I usually declare the destructor virtual, but if you have performance critical code that is used in an inner loop, you might want to avoid the virtual table lookup. That can be important in some cases, like collision checking. But be careful about how you destroy those objects if you use inheritance, or you will destroy only half of the object.
Note that the virtual table lookup happens for an object if any method on that object is virtual. So no point in removing the virtual specification on a destructor if you have other virtual methods in the class.
If you absolutely positively must ensure that your class does not have a vtable then you must not have a virtual destructor as well.
This is a rare case, but it does happen.
The most familiar example of a pattern that does this are the DirectX D3DVECTOR and D3DMATRIX classes. These are class methods instead of functions for the syntactic sugar, but the classes intentionally do not have a vtable in order to avoid the function overhead because these classes are specifically used in the inner loop of many high-performance applications.
On operation that will be performed on the base class, and that should behave virtually, should be virtual. If deletion can be performed polymorphically through the base class interface, then it must behave virtually and be virtual.
The destructor has no need to be virtual if you don't intend to derive from the class. And even if you do, a protected non-virtual destructor is just as good if deletion of base class pointers isn't required.

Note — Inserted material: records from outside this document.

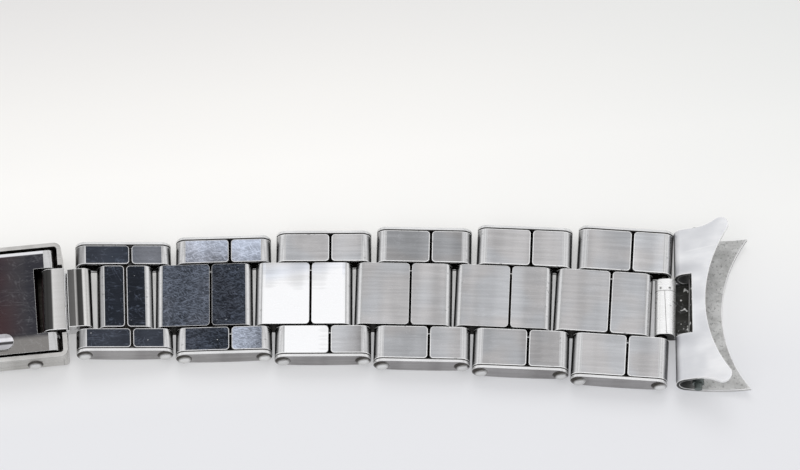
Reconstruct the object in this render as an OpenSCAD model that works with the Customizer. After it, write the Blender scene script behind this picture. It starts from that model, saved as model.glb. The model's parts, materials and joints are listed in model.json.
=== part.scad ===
// Riveted three-row watch bracelet of folded sheet steel with a fold-over clasp.
// It lies on its outer faces with the wrist side up. The clasp is in the middle,
// the long side runs to +X, the short side to -X, and every hinge pin lies across.

/* [Links] */
// Links on the side that hangs from the clasp's inner blade
long_links = 6; // [3:1:7]
// Links on the side that is held in the clasp's adjustment holes
short_links = 5; // [3:1:7]
// Distance between the two rivets of one outer link
pin_spacing = 8.3; // [7.6:0.1:9.4]
// Distance between the facing rivets of two neighbouring links
bridge = 2.1; // [2.05:0.05:2.3]
// Gap between two neighbouring outer links
link_gap = 0.4; // [0.35:0.01:0.42]
// Thickness of a link from its outer to its inner face
link_thick = 2.1; // [2:0.05:2.2]
// Radius of the gentle arch of a link's outer face
arch_radius = 60; // [45:5:200]
// Thickness of the folded sheet
sheet = 0.32; // [0.25:0.01:0.34]
// Width of the open seam where the sheet's two ends meet
seam_gap = 0.24; // [0.08:0.02:0.3]
// Distance of the seam from the middle of a link, away from the clasp
seam_offset = 0.7; // [0:0.1:1.5]
// Radius of the sheet's corners at both ends of a seam
leaf_corner = 0.4; // [0.1:0.05:0.6]

/* [Rows] */
// Width of the middle row
centre_width = 7.2; // [6.4:0.1:7.6]
// Gap between the middle row and each outer row
row_gap = 0.2; // [0.15:0.01:0.3]
// Bracelet width over the side plates next to the clasp
width_at_clasp = 12.8; // [12.4:0.1:13]
// Bracelet width over the side plates next to the watch case
width_at_case = 17.8; // [15:0.1:20]
// Thickness of a side plate
plate = 0.4; // [0.3:0.05:0.5]
// Gap between two neighbouring pieces of the middle row
tail_gap = 0.25; // [0.2:0.05:0.4]

/* [Pins] */
// Diameter of the rivet pins
pin_d = 0.9; // [0.8:0.02:0.92]
// Clearance around a pin that a piece turns on, measured on the radius
running_play = 0.1; // [0.095:0.005:0.11]
// Clearance around a pin that is held fast, measured on the radius
held_play = 0.02; // [0.01:0.005:0.04]
// Diameter of a domed rivet head
head_d = 1.65; // [1.3:0.05:1.8]
// Height of a domed rivet head
head_h = 0.42; // [0.2:0.02:0.5]

/* [Connectors] */
// Distance between the two pins of the short link at the clasp
connector_span = 3.5; // [3.3:0.1:4]
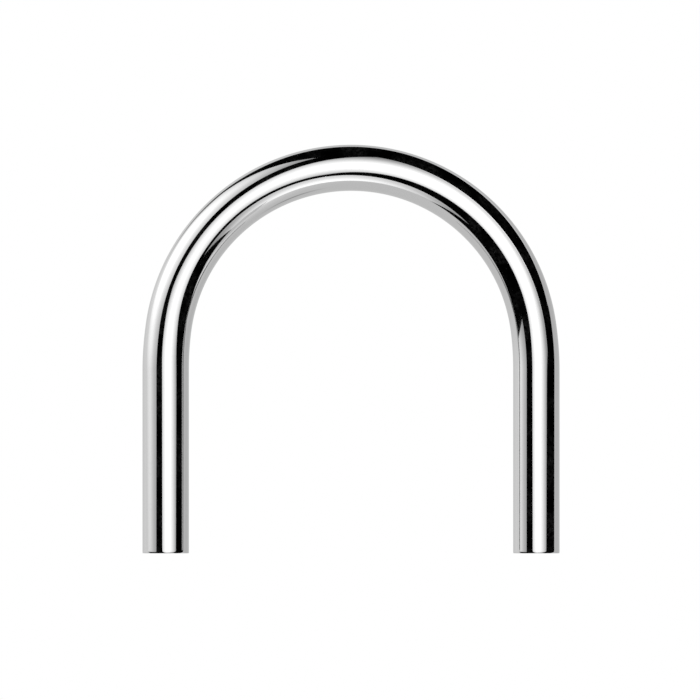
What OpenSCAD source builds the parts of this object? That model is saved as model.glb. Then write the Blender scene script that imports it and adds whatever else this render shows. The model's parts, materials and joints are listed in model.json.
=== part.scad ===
// Horseshoe bar of a body jewellery barbell, as it is sold without its balls.
// One round wire is bent into a U with long parallel legs. Each end is cut flat, has a rounded rim,
// and holds a countersunk blind hole that a threaded ball or ornament screws into.
// The bar lies flat on the plane z = 0 with its bend towards +Y and its open ends towards -Y.
// The origin is under the middle of its box. All sizes are in millimetres.

/* [Wire] */
// Diameter of the round wire
wire_d = 1.6; // [1.6:0.1:2.5]
// Radius of the polished rim round each end face
rim_r = 0.06; // [0.03:0.01:0.08]

/* [Horseshoe] */
// Clear width between the legs
inner_w = 11.25; // [8:0.25:16]
// Straight length of each leg, from the bend to the end face
leg_l = 6.95; // [4.5:0.05:14]

/* [Screw holes] */
// Outer diameter of the thread that each hole is drilled for
thread_d = 1.2; // [1:0.1:1.2]
// Rise of that thread in one turn
thread_pitch = 0.25; // [0.2:0.05:0.25]
// Depth of each hole at its full diameter, from the end face
hole_l = 3; // [2:0.1:3.5]

/* [Hidden] */
$fn = 96;
wire_r = wire_d / 2;
// Radius of the wire's centre line round the bend
bend_r = inner_w / 2 + wire_r;
// The bend's centre, so that the origin is half way between the highest and lowest point of the U
bend_y = (leg_l - bend_r - wire_r) / 2;
// A thread's drill is its outer diameter less one pitch
hole_r = (thread_d - thread_pitch) / 2;
// The countersink opens a little past the thread, at 45 degrees to the hole's axis
mouth_margin = 0.02;
mouth_r = thread_d / 2 + mouth_margin;
mouth_l = mouth_r - hole_r;
// A twist drill leaves a cone at the bottom of the hole
drill_point_angle = 118;
drill_point_l = hole_r / tan(drill_point_angle / 2);
// Cutters reach this far past the end face
past = 0.2;

// Round bar along +Z from its base, with a rim of radius rim_r round its far end
module rimmed_bar(length) {
    rotate_extrude() {
        square([wire_r - rim_r, length]);
        square([wire_r, length - rim_r]);
        translate([wire_r - rim_r, length - rim_r])
            intersection() {
                circle(r = rim_r);
                square(rim_r);
            }
    }
}

// Blind hole seen from its mouth at z = 0 and running along +Z: countersink, drilled wall and drill point
module screw_hole() {
    translate([0, 0, -past])
        cylinder(h = past + hole_l, r = hole_r);
    translate([0, 0, -past])
        cylinder(h = past + mouth_l, r1 = mouth_r + past, r2 = hole_r);
    translate([0, 0, hole_l])
        cylinder(h = drill_point_l, r1 = hole_r, r2 = 0);
}

// Half ring that joins the two legs
module bend() {
    rotate_extrude(angle = 180)
        translate([bend_r, 0])
            circle(r = wire_r);
}

// Puts a child that runs along +Z from the bend's end on one leg; side is -1 for left and 1 for right
module on_leg(side) {
    translate([side * bend_r, 0, 0])
        rotate([90, 0, 0])
            children();
}

// The whole wire: bend and legs, with a screw hole in each end
module horseshoe_bar() {
    color("silver")
        translate([0, bend_y, wire_r])
            difference() {
                union() {
                    bend();
                    for (side = [-1, 1])
                        on_leg(side) rimmed_bar(leg_l);
                }
                for (side = [-1, 1])
                    on_leg(side)
                        translate([0, 0, leg_l])
                            mirror([0, 0, 1])
                                screw_hole();
            }
}

horseshoe_bar();
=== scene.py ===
import json
import logging
import math
from dataclasses import dataclass
from enum import IntEnum

import bpy
import numpy as np
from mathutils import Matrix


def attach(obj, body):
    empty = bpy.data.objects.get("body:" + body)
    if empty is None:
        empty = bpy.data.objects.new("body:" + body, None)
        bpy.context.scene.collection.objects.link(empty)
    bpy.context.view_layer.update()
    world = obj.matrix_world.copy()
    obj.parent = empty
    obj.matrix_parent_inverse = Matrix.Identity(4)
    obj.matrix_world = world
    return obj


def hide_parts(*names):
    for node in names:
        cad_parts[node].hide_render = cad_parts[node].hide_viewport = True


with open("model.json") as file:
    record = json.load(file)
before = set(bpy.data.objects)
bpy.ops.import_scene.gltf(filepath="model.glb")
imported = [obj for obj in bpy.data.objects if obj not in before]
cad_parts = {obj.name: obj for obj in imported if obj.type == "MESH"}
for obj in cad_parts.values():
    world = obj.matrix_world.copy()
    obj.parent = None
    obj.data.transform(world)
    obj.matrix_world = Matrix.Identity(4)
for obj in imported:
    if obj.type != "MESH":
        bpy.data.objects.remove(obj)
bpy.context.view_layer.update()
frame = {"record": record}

MM = 0.001
MICRON = 0.001 * MM
WIRE_ATTRIBUTE = "straight_wire"
GLOW_ATTRIBUTE = "glow"
# A node's sockets by name, and the sockets that an effect gives for its outputs.
Sockets = bpy.types.bpy_prop_collection
Wired = dict[str, bpy.types.NodeSocket]
log = logging.getLogger("horseshoe_bar")


class Zone(IntEnum):
    """Zones of the bar's surface, in the order of its material slots."""

    POLISHED = 0
    TAPPED = 1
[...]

The performance answer is the only one I know of which stands a chance of being true. If you've measured and found that de-virtualizing your destructors really speeds things up, then you've probably got other things in that class that need speeding up too, but at this point there are more important considerations. Some day someone is going to discover that your code would provide a nice base class for them and save them a week's work. You'd better make sure they do that week's work, copying and pasting your code, instead of using your code as a base. You'd better make sure you make some of your important methods private so that no one can ever inherit from you.